## EXERCISE OBJECTIVE
Copy exactly the block of lines between the one containing "for build in" and the one containing "cad_parts[obj.name] = obj", inclusive.

==*==

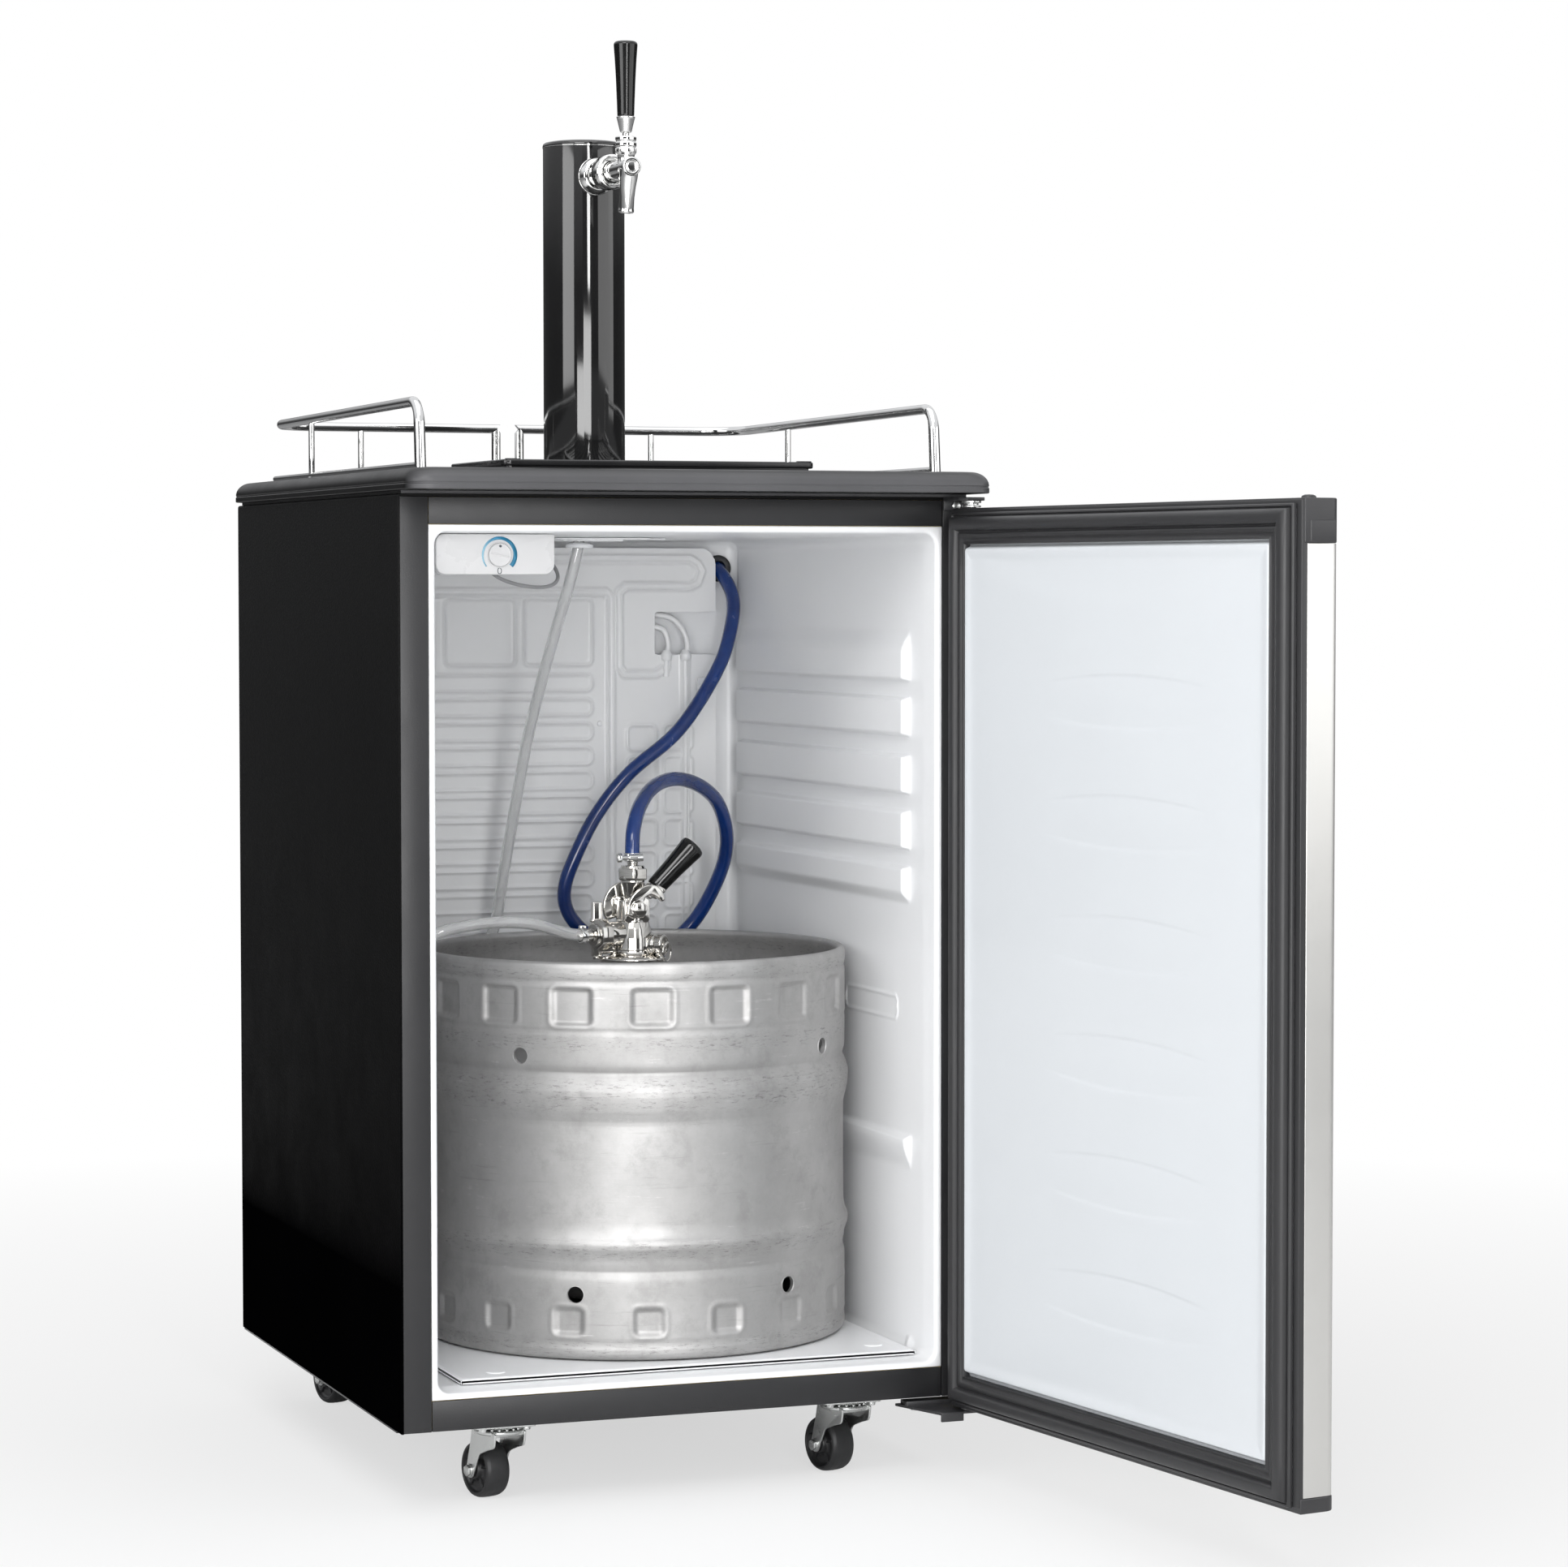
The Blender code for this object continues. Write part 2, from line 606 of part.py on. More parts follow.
# ---------------------------------------------------------------- draft tower
def tower():
    centre = (0, TOWER_Y, 0)
    inner = TOWER_R - 2
    profile = [(inner, FITTING_Z), (TOWER_R, FITTING_Z), (TOWER_R, TOWER_TOP), (inner, TOWER_TOP)]
    column = finish("tower_column", turned(profile, centre, steps=36, ring=True), GLOSS_BLACK)
    cut(column, rod_y(0, TAP_Z, TOWER_Y - 60, TOWER_Y - 10, 12.5, 16))
    profile = [
        (0, 1132), (35.6, 1132), (35.6, 1139.4), (38.6, 1139.4), (38.6, 1141.4),
        (36.5, 1143.8), (0, 1144.6),
    ]
    finish("tower_cap", turned(profile, centre, steps=36), GLOSS_BLACK)
    profile = [(38.6, FITTING_Z), (49.5, FITTING_Z), (49.5, 834.4), (46, 837.4), (38.6, 838)]
    finish("tower_flange", turned(profile, centre, steps=36, ring=True), GLOSS_BLACK)


def faucet_shank():
    profile = [
        (4, 0), (8, 0), (8, 10), (11, 10), (11, 29.6), (17, 29.6), (17, 36), (14.5, 39.8),
        (11, 39.8), (11, 74.4), (4, 74.4),
    ]
    shank = finish("faucet_shank", turned(profile, (0, 294, TAP_Z), (0, -1, 0), ring=True), CHROME)
    add(shank, rod((0, 289, TAP_Z - 5.2), (0, 291.5, 1091), 4.4, 10))
    profile = [
        (11.5, 0), (16.2, 0), (16.2, 16), (14.6, 18), (9.9, 18), (9.9, 15), (11.5, 15),
    ]
    nut = turned(profile, (0, 232, TAP_Z), (0, -1, 0), 20, ring=True)
    finish("coupling_nut", nut, CHROME)


def faucet_body():
    barrel = [
        (0, 0), (6.0, 0), (8.6, 3), (8.6, 50), (9.5, 53), (9.5, 57.2), (10.9, 57.4),
        (10.9, 59.2), (0, 59.2),
    ]
    collar = [
        (0, TAP_Z + 1), (7.9, TAP_Z + 1), (7.9, 1122), (9.6, 1124), (9.6, 1132),
        (8.5, 1133.4), (9.5, 1134.8), (9.5, 1137.8), (0, 1137.8),
    ]
    socket = [(0, TAP_Z + 2.3), (6.4, TAP_Z + 2.3), (6.4, 1134), (9.0, 1138.6), (0, 1138.6)]
    body = finish("faucet_body", turned(barrel, (0, 160, TAP_Z), (0, 1, 0), 20), CHROME)
    add(
        body,
        turned(collar, (0, TAP_Y, 0), steps=20),
        rod((0, TAP_Y - 9, TAP_Z - 2), (0, TAP_Y + 1, 1070), 7.2, 16, end_radius=6.8),
    )
    cut(
        body,
        rod_y(0, TAP_Z, 166, 245, 6.1, 18),
        turned(socket, (0, TAP_Y, 0), steps=14),
        block(-3.7, 3.7, TAP_Y + 1.3, TAP_Y + 11, TAP_Z + 1.7, 1117.6),
        block(-2.7, 2.7, TAP_Y + 1.7, TAP_Y + 7.2, 1116.8, 1121.2),
        rod((0, TAP_Y - 4.9, 1091), (0, TAP_Y + 2.6, 1062), 4.7, 11),  # spout bore
    )


def faucet_controls():
    """Lever and handle, which turn about one ball, and the plunger they move."""
    ball = (0, TAP_Y, LEVER_Z)
    profile = [
        (0, -15.6), (1.8, -15.6), (2.4, -5), (5.2, -2), (5.2, 2), (3.2, 4.2), (3.2, 11.6),
        (5.6, 12.2), (8.2, 26.2), (0, 26.2),
    ]
    lever = finish("faucet_lever", turned(profile, ball, steps=20), CHROME)
    profile = [
        (0, 26.5), (7.7, 26.5), (7.9, 32), (9.3, 61), (10.9, 90), (10.4, 92.4), (8, 94),
        (0, 94.4),
    ]
    handle = finish("tap_handle", turned(profile, ball, steps=20), BLACK_PLASTIC)
    for moving in (lever, handle):
        origin_to(moving, at(*ball))
    profile = [
        (0, -9), (5.2, -9), (5.2, -4.4), (2.0, -4.4), (2.0, 4.4), (5.2, 4.4), (5.2, 7.4),
        (2.6, 9), (2.6, 26), (5.4, 28), (5.4, 32), (0, 32),
    ]
    centre = (0, TAP_Y, TAP_Z)
    plunger = finish("faucet_plunger", turned(profile, centre, (0, 1, 0), 14), STEEL)
    origin_to(plunger, at(*centre))


# ---------------------------------------------------------------- worktop fittings
def drip_tray():
    base = FITTING_Z
    origin = at(0, 165, base)
    rim = prism(rounded(-147, 147, 80, 250, 8), "z", base + 4.4, base + 10.4)
    tray = finish("drip_tray", rim, BLACK_PLASTIC)
    add(tray, prism(rounded(-143.5, 143.5, 83.5, 246.5, 6), "z", base, base + 5))
    cut(
        tray,
        block(-139.4, 139.4, 87.6, 242.4, base + 5.6, base + 14),
        block(-134, 134, 93, 237, base + 1.8, base + 8),
    )
    origin_to(tray, origin)

    slot_count, slot_pitch, slot_width, slot_x = 14, 18.5, 9, -128
    sheet = block(-138.6, 138.6, 88.4, 241.6, base + 6.0, base + 8.4)
    grate = finish("drip_grate", sheet, BLACK_PLASTIC, smooth=False)
    lefts = [slot_x + slot_pitch * i for i in range(slot_count)]
    cut(grate, *[block(x, x + slot_width, 98, 232, base, base + 14) for x in lefts])
    origin_to(grate, origin)


def guard_rails():
    """Two mirrored rails, each along one side and half of the rear edge."""
    front, rear, top = 27.0, 551.0, 886.0
    for name, side in (("guard_rail_left", -1), ("guard_rail_right", 1)):
        outer_x, inner_x = side * 239.0, side * 12
        upper = [
            (outer_x, front, FITTING_Z + 0.5), (outer_x, front + 6, top), (outer_x, rear, top),
            (inner_x, rear, top), (inner_x, rear, FITTING_Z),
        ]
        low_z = FITTING_Z + 3
        lower = [(outer_x, front, low_z), (outer_x, rear, low_z), (inner_x, rear, low_z)]
        rail = finish(name, swept(bent_path(upper, 14), 4.4), CHROME)
        add(
            rail,
            rod_z(outer_x, 396, FITTING_Z, top, 2.8, 8),
            rod_z(side * 150, rear, FITTING_Z, top, 2.8, 8),
            swept(bent_path(lower, 14), 2.9),
        )


# ---------------------------------------------------------------- hinges
def hinge_brackets():
    outline_xy = [(238, -0.4), (240, -34), (246, -40), (262, -40), (264, -34), (264, -0.4)]
    plate = prism(outline_xy, "z", 805.4, 808.8)
    top = finish("hinge_bracket_top", plate, BLACK_PAINT, smooth=False)
    add(
        top,
        block(238, 264, -3.2, -0.4, 797, 808),
        rod_z(HINGE_X, HINGE_Y, 799.4, 806, 8.5, 20),
        rod_z(HINGE_X, HINGE_Y, 789, 803, 3.6, 14),
    )
    plate = prism([(200, 19), (221, -38), (264, -38), (264, 19)], "z", -9.6, -6.6)
    bottom = finish("hinge_bracket_bottom", plate, BLACK_PAINT, smooth=False)
    add(
        bottom,
        block(205, 264, 3, 18, -8, -3.1),
        block(221, 243.5, -40, -37.4, -15.5, -6.6),
        rod_z(HINGE_X, HINGE_Y, -8, -5.1, 8.5, 20),
        rod_z(HINGE_X, HINGE_Y, -8, 4, 3.6, 14),
    )


# ---------------------------------------------------------------- door, modelled shut
def door_slab(grow, y1, corner, z0, z1):
    """Door outline with rounded front corners, between two heights."""
    side = DOOR_X + grow
    outline = rounded(-side, side, DOOR_Y0 - grow, y1, (0.5, 0.5, corner, corner), 4)
    return prism(outline, "z", z0, z1)


def door_skin():
    skin = finish("door_skin", door_slab(0, DOOR_Y1 - 1.0, 9, 8.0, 762.9), SILVER)
    cut(skin, door_slab(-1.6, 20, 7.6, 0, 790))
    return skin


def door_cap(name, z0, z1, pin_z0, pin_z1):
    cap = finish(name, door_slab(0.6, DOOR_Y1, 9, z0, z1), GREY_PAINT)
    cut(cap, rod_z(HINGE_X, HINGE_Y, pin_z0, pin_z1, 4.2, 14))
    return cap


def door_foam():
    foam_x = DOOR_X - 2.2
    shape = block(-foam_x, foam_x, DOOR_Y0 + 9.5, -15.4, 8.2, 762.7)
    return finish("door_foam", shape, FOAM, smooth=False)


def door_liner():
    liner = finish("door_liner", block(-257.5, 257.5, -13.6, -11.8, 2, 793), WHITE_ABS)
    raised = block(-231, 231, -13, -4.0, 30.6, 764.7)
    # Only the four edges that run front to rear.
    round_edges(raised, 6, 2,
                lambda end, other: abs(end.x - other.x) < 1e-6 and abs(end.z - other.z) < 1e-6)
    add(liner, raised)
    cut(liner, block(-228, 228, -20, -6.6, 33.6, 761.7))
    return liner


def frame_shape(outer, inner, y0, y1):
    """A rectangular frame. outer and inner are (half width, z0, z1)."""
    half, z0, z1 = outer
    frame = finish("frame_helper", block(-half, half, y0, y1, z0, z1), RUBBER, smooth=False)
    half, z0, z1 = inner
    cut(frame, block(-half, half, y0 - 5, y1 + 5, z0, z1))
    shape = bmesh.new()
    shape.from_mesh(frame.data)
    bpy.data.objects.remove(frame, do_unlink=True)
    return shape


def door_gasket():
    base = frame_shape((257, 0, 794.5), (231.8, 30, 765.4), -11.4, -6)
    gasket = finish("door_gasket", base, RUBBER, smooth=False)
    add(gasket, frame_shape((251, 6, 788.5), (238, 24.5, 772), -6.6, -0.4))
    return gasket


def door():
    pieces = (
        door_skin(),
        door_cap("door_cap_top", CAP_TOP_Z, DOOR_Z1, 786, 805),
        door_cap("door_cap_bottom", DOOR_Z0, CAP_BOTTOM_Z, -8, 5.6),
        door_foam(),
        door_liner(),
        door_gasket(),
    )
    for piece in pieces:
        origin_to(piece, at(HINGE_X, HINGE_Y, 0))
        piece.rotation_euler.z = DOOR_OPEN


# ---------------------------------------------------------------- casters
CASTERS = (  # (label, x, y) of each swivel axis
    ("front_left", -163.0, 49.0),
    ("front_right", 163.0, 49.0),
    ("rear_left", -176.0, 527.0),
    ("rear_right", 176.0, 527.0),
)
CASTER_YAW = math.radians(14.0)
CASTER_TRAIL = 24.0
WHEEL_R = 25.0
# (radius, distance along the axle)
WHEEL_PROFILE = [
    (3.9, -12.5), (9, -12.5), (9.4, -11.2), (20, -11.2), (23.4, -9.6), (WHEEL_R, -5),
    (WHEEL_R, 5), (23.4, 9.6), (20, 11.2), (9.4, 11.2), (9, 12.5), (3.9, 12.5),
]


def caster(label, x, y):
    plate_shape = block(x - 28, x + 28, y - 23, y + 23, -6.0, -3.1)
    plate = finish(f"caster_plate_{label}", plate_shape, STEEL, smooth=False)
    add(plate, rod_z(x, y, -14.4, -5, 6, 14))

    axle_y, axle_z = y + CASTER_TRAIL, -FLOOR_GAP + WHEEL_R
    cheek = [
        (y - 20, -9.2), (y + 20, -9.2), (y + 21, -20), (axle_y + 7, axle_z - 1),
        (axle_y, axle_z - 7.4), (axle_y - 7, axle_z - 2), (y - 16, -24),
    ]
    fork = finish(f"caster_fork_{label}", prism(cheek, "x", x - 16.2, x - 14.0), STEEL)
    add(
        fork,
        prism(cheek, "x", x + 14.0, x + 16.2),
        rod_z(x, y, -15.6, -9.2, 22, 24),
        rod((x - 19.5, axle_y, axle_z), (x + 19.5, axle_y, axle_z), 3.4, 10),
    )
    cut(fork, rod_z(x, y, -18, -5, 6.6, 16))
    wheel_shape = turned(WHEEL_PROFILE, (x, axle_y, axle_z), (1, 0, 0), ring=True)
    wheel = finish(f"caster_wheel_{label}", wheel_shape, RUBBER)

    # Swivel fork and wheel about the caster's vertical axis.
    swivel = at(x, y, 0)
    yaw = Matrix.Rotation(CASTER_YAW, 4, "Z")
    turn = Matrix.Translation(swivel) @ yaw @ Matrix.Translation(-swivel)
    for piece in (fork, wheel):
        piece.data.transform(turn)
    origin_to(fork, swivel)
    hub = swivel + yaw.to_3x3() @ Vector((0, CASTER_TRAIL * MM, 0))
    hub.z = at(0, 0, axle_z).z
    origin_to(wheel, hub)


def casters():
    for label, x, y in CASTERS:
        caster(label, x, y)


for build in (
    cabinet_shell, front_rails, inner_liner, insulation_foam, outer_panels, worktop_cover,
    evaporator_plate, thermostat, keg_floor_plate, compressor, condenser_coil, power_cord,
    keg, coupler_body, coupler_handle, coupler_probe, hoses,
    tower, faucet_shank, faucet_body, faucet_controls, drip_tray, guard_rails,
    hinge_brackets, door, casters,
):
    build()

bpy.context.view_layer.update()
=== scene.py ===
"""A kegerator: cabinet with its door swung open, keg, coupler, hoses, beer tower, tray and rails.

Lengths are millimetres in cabinet coordinates: x right of the centre plane, y back from the
front flange, z up from the cabinet's bottom edge. metres() and put() turn them into the frame's
metres. The door is modelled shut, and publish() swings it open.
"""

import json
import math
import random

import bmesh
import bpy
import numpy as np
from mathutils import Matrix, Vector

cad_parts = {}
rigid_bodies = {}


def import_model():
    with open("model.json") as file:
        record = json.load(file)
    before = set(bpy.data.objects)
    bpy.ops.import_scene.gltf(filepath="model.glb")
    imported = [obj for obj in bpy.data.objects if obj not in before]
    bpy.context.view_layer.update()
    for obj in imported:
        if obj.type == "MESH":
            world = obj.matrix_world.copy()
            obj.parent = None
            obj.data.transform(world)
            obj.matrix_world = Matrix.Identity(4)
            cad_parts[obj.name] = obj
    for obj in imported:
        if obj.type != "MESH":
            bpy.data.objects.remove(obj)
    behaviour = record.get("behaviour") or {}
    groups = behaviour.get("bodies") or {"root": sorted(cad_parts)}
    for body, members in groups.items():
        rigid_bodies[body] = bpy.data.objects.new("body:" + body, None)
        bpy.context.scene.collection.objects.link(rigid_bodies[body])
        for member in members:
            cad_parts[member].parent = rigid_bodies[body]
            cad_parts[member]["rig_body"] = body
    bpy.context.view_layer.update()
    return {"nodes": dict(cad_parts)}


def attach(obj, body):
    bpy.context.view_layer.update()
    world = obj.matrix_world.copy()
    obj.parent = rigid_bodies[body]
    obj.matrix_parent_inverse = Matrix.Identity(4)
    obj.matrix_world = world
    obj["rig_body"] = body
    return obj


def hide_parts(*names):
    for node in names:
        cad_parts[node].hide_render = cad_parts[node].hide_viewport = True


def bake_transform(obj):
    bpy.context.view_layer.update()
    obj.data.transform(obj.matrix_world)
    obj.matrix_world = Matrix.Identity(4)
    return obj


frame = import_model()
random.seed(7)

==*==

## REPLY TO THE EXERCISE
for build in (
    cabinet_shell, front_rails, inner_liner, insulation_foam, outer_panels, worktop_cover,
    evaporator_plate, thermostat, keg_floor_plate, compressor, condenser_coil, power_cord,
    keg, coupler_body, coupler_handle, coupler_probe, hoses,
    tower, faucet_shank, faucet_body, faucet_controls, drip_tray, guard_rails,
    hinge_brackets, door, casters,
):
    build()

bpy.context.view_layer.update()
=== scene.py ===
"""A kegerator: cabinet with its door swung open, keg, coupler, hoses, beer tower, tray and rails.

Lengths are millimetres in cabinet coordinates: x right of the centre plane, y back from the
front flange, z up from the cabinet's bottom edge. metres() and put() turn them into the frame's
metres. The door is modelled shut, and publish() swings it open.
"""

import json
import math
import random

import bmesh
import bpy
import numpy as np
from mathutils import Matrix, Vector

cad_parts = {}
rigid_bodies = {}


def import_model():
    with open("model.json") as file:
        record = json.load(file)
    before = set(bpy.data.objects)
    bpy.ops.import_scene.gltf(filepath="model.glb")
    imported = [obj for obj in bpy.data.objects if obj not in before]
    bpy.context.view_layer.update()
    for obj in imported:
        if obj.type == "MESH":
            world = obj.matrix_world.copy()
            obj.parent = None
            obj.data.transform(world)
            obj.matrix_world = Matrix.Identity(4)
            cad_parts[obj.name] = obj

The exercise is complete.